Doch selbst wenn man sich bemüht, ist es manchmal gar nicht so einfach, Einheimische und Zugereiste voneinander zu unterscheiden. Nicht, weil sie - wie im Falle der bluebells - äußerlich kaum voneinander zu unterscheiden wären, sondern weil sie schon so lange da sind oder so weit verbreitet sind, dass man ihre Anwesenheit für selbstverständlich hält. Laut Definition sind einheimische Arten diejenigen, die sich seit der letzten Eiszeit, also seit ca. 11.000 Jahren, ohne Zutun des Menschen in einem Gebiet angesiedelt haben. Als Zuwanderer (Neophyten) gelten die, die nach der Entdeckung Amerikas im Jahr 1492 in ein anderes Gebiet gebracht wurden - entweder gezielt als Zier- oder Nutzpflanze oder als ungewollte Beiladung einer Fracht, z.B. in Form von Samen. Und invasive Arten werden die genannt, die Ärger machen, sich übermäßig verbreiten und ökonomischen, ökologischen oder gesundheitlichen Schaden anrichten.
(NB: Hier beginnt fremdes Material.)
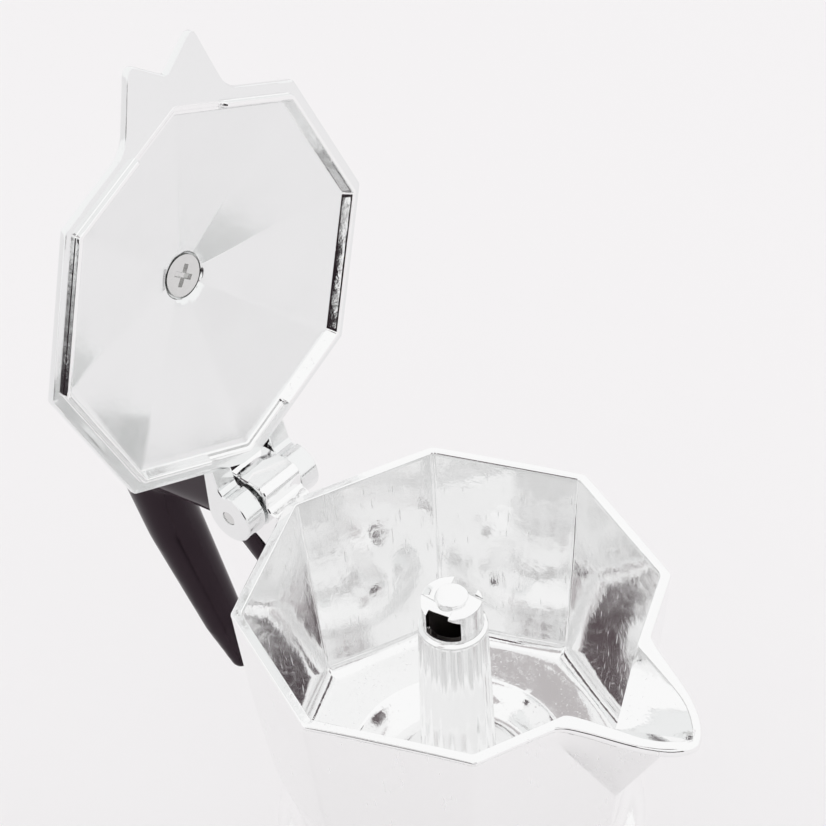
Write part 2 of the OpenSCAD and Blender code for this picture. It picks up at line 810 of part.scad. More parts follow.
module lid_knob() {
    waist_h = 0.62 * knob_h;
    crown_h = knob_h - waist_h;
    color("black")
    swung_open() translate([0, 0, boss_z]) difference() {
        union() {
            cylinder(waist_h, r1 = knob_foot_r, r2 = knob_r, $fn = 8);
            translate([0, 0, waist_h]) cylinder(crown_h - 1.5, r1 = knob_r, r2 = knob_r - 2, $fn = 8);
            translate([0, 0, knob_h - 1.5]) cylinder(1.5, r1 = knob_r - 2, r2 = knob_r - 3.6, $fn = 8);
        }
        translate([0, 0, -cut]) cylinder(insert_h + cut + 0.3, r = insert_r);
    }
}

module knob_insert() {
    color("goldenrod")
    swung_open() translate([0, 0, boss_z]) difference() {
        cylinder(insert_h, r = insert_r);
        translate([0, 0, -cut]) cylinder(screw_l + cut, r = screw_r + 0.05);
    }
}

module knob_screw() {
    slot_w = 1;
    slot_l = 4.4;
    head_z = screw_seat_z - screw_head_t;
    color("lightsteelblue")
    swung_open() difference() {
        union() {
            translate([0, 0, head_z]) cylinder(screw_head_t, r = screw_head_r);
            translate([0, 0, screw_seat_z - cut]) cylinder(boss_z - screw_seat_z + screw_l, r = screw_r);
        }
        for (turn = [0, 90])
            translate([0, 0, head_z]) rotate(turn) cube([slot_l, slot_w, 2], center = true);
    }
}

boiler();
safety_valve_washer();
safety_valve_body();
safety_valve_cap();
safety_valve_spring();
safety_valve_stem();
safety_valve_seal();
funnel_cup();
funnel_sieve();
funnel_tube();
gasket();
filter_plate();
collector();
column();
handle();
handle_pin();
lid();
hinge_pin();
lid_knob();
knob_insert();
knob_screw();
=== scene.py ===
# %% [markdown]
# # An octagonal stove-top coffee maker, opened
# The pot is cast and spun aluminium with black moulded handles. The CAD frame gives every
# piece its true place. Here the castings get their soft corners, drafts and creases, and each
# finish is built from what the real material is, except the dark grey inside the column's head,
# which is painted shade.

# %% Load the frame
import math

import bmesh
import bpy
import numpy as np
from mathutils import Matrix, Vector


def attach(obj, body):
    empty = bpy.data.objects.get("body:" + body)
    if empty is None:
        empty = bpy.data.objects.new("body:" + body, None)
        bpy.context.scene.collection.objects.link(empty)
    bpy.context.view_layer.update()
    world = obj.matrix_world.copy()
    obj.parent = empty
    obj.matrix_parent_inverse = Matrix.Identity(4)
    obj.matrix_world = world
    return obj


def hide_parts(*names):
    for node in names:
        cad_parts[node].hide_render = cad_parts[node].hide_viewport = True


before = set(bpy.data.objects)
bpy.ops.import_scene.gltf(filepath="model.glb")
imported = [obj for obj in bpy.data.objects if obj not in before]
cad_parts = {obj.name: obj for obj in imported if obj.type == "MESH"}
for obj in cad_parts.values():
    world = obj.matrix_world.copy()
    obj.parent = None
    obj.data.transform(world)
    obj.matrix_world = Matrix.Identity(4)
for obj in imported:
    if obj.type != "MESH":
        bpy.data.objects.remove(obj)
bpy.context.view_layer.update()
MM = 0.001

# %% [markdown]
# Every size below is in millimetres, with Z up from the table, +X towards the spout and the
# hinge at -X. The octagon's corners lie on the axes, so its flats face 22.5 degrees off them.
# A flat's distance is measured from the axis to the middle of that side.

# %% Sizes that the castings share
HALF_SIDE = math.radians(22.5)
RIM_Z = 132.0
RIM_FLAT = 40.1 * math.cos(HALF_SIDE)
WALL = 1.95
INNER_FLAT = RIM_FLAT - WALL
INNER_LEAN = math.tan(math.radians(5))
WAIST_Z, WAIST_FLAT, WAIST_R = 79.9, 31.6, 31.4
SKIRT_Z, SKIRT_TOP, SEAT_Z = 60.4, 71.9, 72.9
COLLAR_R = 36.2
FLOOR_Z = 87.5
PIN = Vector((-46.3, 0, 131.0))
LID_OPEN = math.radians(97)
THREAD_PITCH = 3.0
VALVE_Z, VALVE_TURN = 34.0, math.radians(-67.5)
print("the rim is", round(2 * RIM_FLAT, 1), "mm across its flats")

# %% [markdown]
# A mesh can be made point by point. Most castings here are a net of points: one row per height,
# one column per direction round the pot. Quads join the net into a closed skin. A cylinder
# pulled into shape would also do, but a net lets every height have its own outline.

# %% A skin over a net of points
def put_in_scene(name, data):
    made = bpy.data.objects.new(name, data)
    bpy.context.scene.collection.objects.link(made)
    return made


def make_object(name, points, faces):
    mesh = bpy.data.meshes.new(name)
    mesh.from_pydata((np.asarray(points, float) * MM).tolist(), [], faces)
    mesh.validate()
    mesh.update()
    return put_in_scene(name, mesh)


def skin(name, net, around=True, along=False, tips=False):
    """Quads over net[row, column]; around joins the last column to the first, along the last row
    to the first, and tips closes the first and last row with a fan to their middle."""
    net = np.asarray(net, float)
    rows, cols = net.shape[:2]
    index = np.arange(rows * cols).reshape(rows, cols)
    row = np.arange(rows if along else rows - 1)
    col = np.arange(cols if around else cols - 1)
    r, c = np.meshgrid(row, col, indexing="ij")
    r2, c2 = (r + 1) % rows, (c + 1) % cols
    quads = np.stack([index[r, c], index[r, c2], index[r2, c2], index[r2, c]], -1)
    faces = quads.reshape(-1, 4).tolist()
    points = net.reshape(-1, 3)
    if tips:
        points = np.vstack([points, net[0].mean(0), net[-1].mean(0)])
        low, high = rows * cols, rows * cols + 1
        for here in range(cols):
            after = (here + 1) % cols
            faces.append([index[0, after], index[0, here], low])
            faces.append([index[-1, here], index[-1, after], high])
    return make_object(name, points, faces)


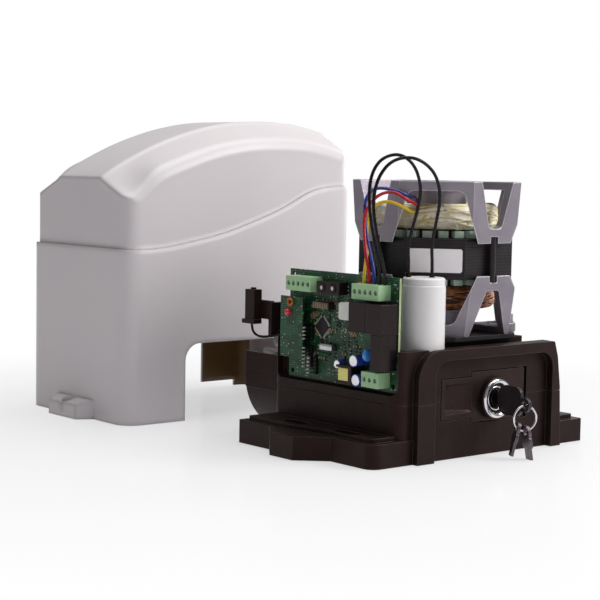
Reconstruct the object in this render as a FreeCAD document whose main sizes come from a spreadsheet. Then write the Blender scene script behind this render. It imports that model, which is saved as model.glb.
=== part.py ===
import FreeCAD, Part
import math
import os
import Sketcher
from FreeCAD import Rotation, Vector as V

# Sliding gate motor, cover off, in millimetres.
# +Z is up, +X runs along the gate, -Y is the release side and +Y the rack side.
# The origin is on the foundation face, in the middle of the mounting slots.

doc = FreeCAD.newDocument("sliding_gate_motor")
sheet = doc.addObject("Spreadsheet::Sheet", "Sizes")

# ---------------------------------------------------------------- driving sizes
SIZES = (
    # flange of the lower housing, seen from above
    ("flange_left", 101.5), ("flange_left_front", 96.0), ("flange_right", 108.0),
    ("flange_front", 61.0), ("flange_rear", 71.0), ("rim_height", 16.0),
    ("ledge_rise", 3.0), ("ledge_inset", 5.0), ("bulge_reach", 13.0),
    ("bulge_front", 4.0), ("bulge_rear", 19.5), ("flange_corner", 8.0),
    ("slot_width", 9.0), ("slot_length", 22.0), ("slot_x", 86.0), ("slot_y", 26.0),
    # gear case
    ("case_left", 73.0), ("case_right", 77.5), ("case_front", 60.0), ("case_rear", 69.0),
    ("case_corner", 8.0), ("case_wall", 4.0), ("floor_thick", 4.0), ("axis_height", 39.0),
    ("seam_gap", 0.3), ("deck_height", 68.5), ("deck_thick", 2.1), ("coaming_rise", 5.5),
    ("coaming_thick", 10.0),
    # arched frame round the release door
    ("arch_left", 60.0), ("arch_proud", 5.5), ("arch_radius", 20.0), ("arch_drop", 6.5),
    ("door_left", 44.5), ("door_right", 69.5), ("door_top", 67.0), ("door_corner", 11.0),
    # pocket that holds the circuit board
    ("pocket_depth", 6.4), ("pocket_front", 57.0), ("pocket_rear", 64.5), ("pocket_sill", 45.0),
    # release lever and lock
    ("lever_left", 34.0), ("lever_right", 48.0), ("lever_low", 23.0), ("lever_high", 57.0),
    ("grip_end", 5.5), ("grip_step", 3.4), ("lever_thick", 7.0), ("lever_gap", 0.6),
    ("hinge_radius", 2.0), ("pin_clear", 0.05),
    ("lock_x", 16.2), ("lock_height", 38.0), ("lock_barrel", 9.0), ("lock_bezel", 14.5),
    ("plug_radius", 6.5), ("key_thick", 2.6), ("key_head", 27.6), ("key_tall", 20.0),
    ("ring_radius", 8.3), ("eye_drop", 1.5), ("ring_wire", 0.8),
    # gears
    ("worm_x", 17.0), ("worm_y", 0.5), ("centre_distance", 40.0), ("gear_module", 2.0),
    ("wheel_teeth", 25.0), ("wheel_width", 15.0), ("worm_length", 36.0), ("tooth_play", 0.5),
    ("output_radius", 10.0), ("bush_wall", 3.0), ("pinion_module", 4.0), ("pinion_teeth", 15.0),
    ("pinion_width", 30.0), ("guard_wall", 2.2), ("guard_radius", 40.5), ("guard_end", 112.0),
    ("guard_top", 58.0),
    # motor
    ("shaft_radius", 6.0), ("rotor_radius", 27.0), ("air_gap", 0.5), ("stator_flat", 51.5),
    ("stator_side", 46.0), ("stack_base", 118.0), ("stack_top", 145.5),
    ("bracket_proud", 6.0), ("bracket_side", 44.0), ("cradle_bolt_circle", 50.0),
    ("crown_top", 184.0), ("crown_seat", 3.0), ("cradle_rise", 11.0), ("cradle_seat", 2.5),
    ("plate_thick", 3.0), ("winding_radius", 43.0), ("winding_bore", 29.0),
    ("tie_radius", 2.5), ("tie_circle", 54.6), ("bearing_outer", 16.0), ("bearing_width", 10.0),
    # start capacitor
    ("can_radius", 14.6), ("can_height", 52.3), ("can_x", 39.6), ("can_y", 46.7),
    # control board
    ("board_thick", 1.6), ("board_front", 54.0), ("board_rear", 56.5), ("board_low", 46.5),
    ("board_high", 121.5), ("pole_pitch", 5.08), ("block_depth", 11.0), ("block_tall", 10.0),
    ("relay_wide", 15.5), ("relay_tall", 19.5), ("relay_deep", 15.0), ("board_gap", 8.0),
    # cover, standing beside the unit
    ("cover_length", 220.0), ("cover_width", 138.0), ("cover_wall", 2.5), ("cover_step", 2.6),
    ("cover_x", 131.6), ("cover_y", 167.0), ("cover_corner", 14.0), ("cover_crest", 227.7),
    ("cover_shoulder", 214.7),
    ("cutout_left", 53.5), ("cutout_width", 142.0), ("cutout_top", 58.0), ("band_half", 29.0),
    ("rear_cutout", 169.0), ("rear_lift", 5.2),
    # leads
    ("lead_diameter", 2.2), ("sensor_lead", 1.8),
)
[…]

Doch wer weiß schon, welche seiner Gartenpflanzen wann und wie den Weg nach Mitteleuropa angetreten haben? Denn nicht nur, dass viele von ihnen schon seit langem da sind - in einigen Fällen sind sie wegen ihres Nektarreichtums auch durchaus beliebt bei nützlichen Insekten. Der Schmetterlingsflieder zum Beispiel ist ein Magnet für Schmetterlinge - leider hat er sich selbstständig gemacht und verbreitet sich nun so unkontrolliert, dass er in der Schweiz auf der Schwarzen Liste steht und bekämpft wird. Oder das Drüsige Springkraut: Bienen lieben es (und damit auch die Imker), doch es breitet sich derart an Wasserläufen aus, dass die sensible Ufervegetation und der Lebensraum für dort angesiedelte Tiere zerstört wird. In Schottland gilt der Rhododendron als Problem. Er besiedelt weitläufig das Unterholz, was zwar das Auge des Betrachters erfreut, die kleineren, nach Licht dürstenden anderen Gewächse aber weniger. Recyclinghöfe in England, die Gartenabfälle annehmen, mahnen auf großen Schildern, nie, unter keinen Unständen, jemals Teile eines Japansichen Staudenknöterichs hier zu entsorgen, damit der produzierte Kompost nicht mit dessen Samen kontaminiert und so weiter verbreitet wird. Weitere Kandidaten sind unter anderem Robinien, die in Deutschland so gut wie alle Bahntrassen begrünen, Cotoneasterbüsche, Goldruten, Kirschlorbeer, Essigbäume und der Riesen-Bärenklau. Auch so manche Wasserpflanze ist aus ihrem ursprünglichen Gartenteich entwischt und breitet sich nun unbotmäßig aus.

Ich gestehe: Auch in unserem Garten finden sich einige dieser Gewächse. Zum Teil waren sie schon da (Rhododendron), zum Teil habe ich sie eingepflanzt (Schmetterlingsflieder). Auch für die Zukunft kann ich nicht versprechen, dass ich mich ausschließlich an einheimische Pflanzenarten halten werde, zu groß ist die Verlockung der Farben- und Blütenpracht der Neophyten. Aber ich werde versuchen, der Ausbreitung der invasiven Arten keinen weiteren Vorschub zu leisten.

Und damit verabschiede ich mich nun für ein paar Tage in den Urlaub - ich verspreche auch hoch und heilig, diesmal keine Pflanzen(samen) mitzubringen.